One departure during this iteration is that I am hand-rolling my own lexer/parser for the language. Why? Yes, it's because I suck. Oh, why did I choose to do it you mean? Glad you asked.

In the previous few iterations I used the parsing framework to do the language parsing. It was good enough. Unfortunately, its output was a generic untyped syntax tree. A good amount of busy-work (and errors) in the previous iterations was walking the list, verifying children and transforming it into something usable. By rolling a specific parser, the result is tightly coupled to the language meaning everything I expect to be there is there. All the different pieces of the syntax have good names and correct types. Ideally this will provide cleaner code where the parsing results are being consumed, making the implementation less complicated and thus more likely to advance successfully.

Wednesday, April 11, 2012

Document milestone

The requirements document is up around 50 pages and is not even really close to being done. Some things changed, some things have new names, some things were likely forgotten.

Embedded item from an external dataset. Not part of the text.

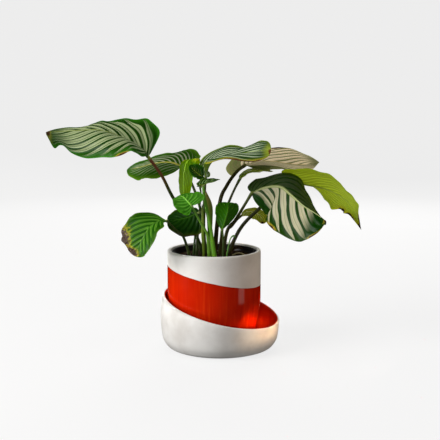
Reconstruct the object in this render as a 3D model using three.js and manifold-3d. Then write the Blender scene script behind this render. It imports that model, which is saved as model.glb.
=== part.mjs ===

Tangent Programming Language Specification - 4/11/12

Thursday, March 8, 2012

Aren't you supposed to do requirements first?

It has been a while since posting. A while since working on Tangent really. The project ran into a rather large, hard to find blocking bug. Combined with work and the length it takes to get up to speed again in between coding sessions, nothing got done.

After some consideration and discussion with peers the project is going to take a few steps back. There is going to be some requirements defined to help with the 'up to speed' problem. They will also help expand the automated tests, and aid refactoring the code to something less complex. More tests, less complexity should lead to easier debugging.

The current requirements doc can be found here. At time of writing, the introduction and language overview is done. Nitty gritty specification and grammar are yet to come. As always, feedback of any sort is welcome.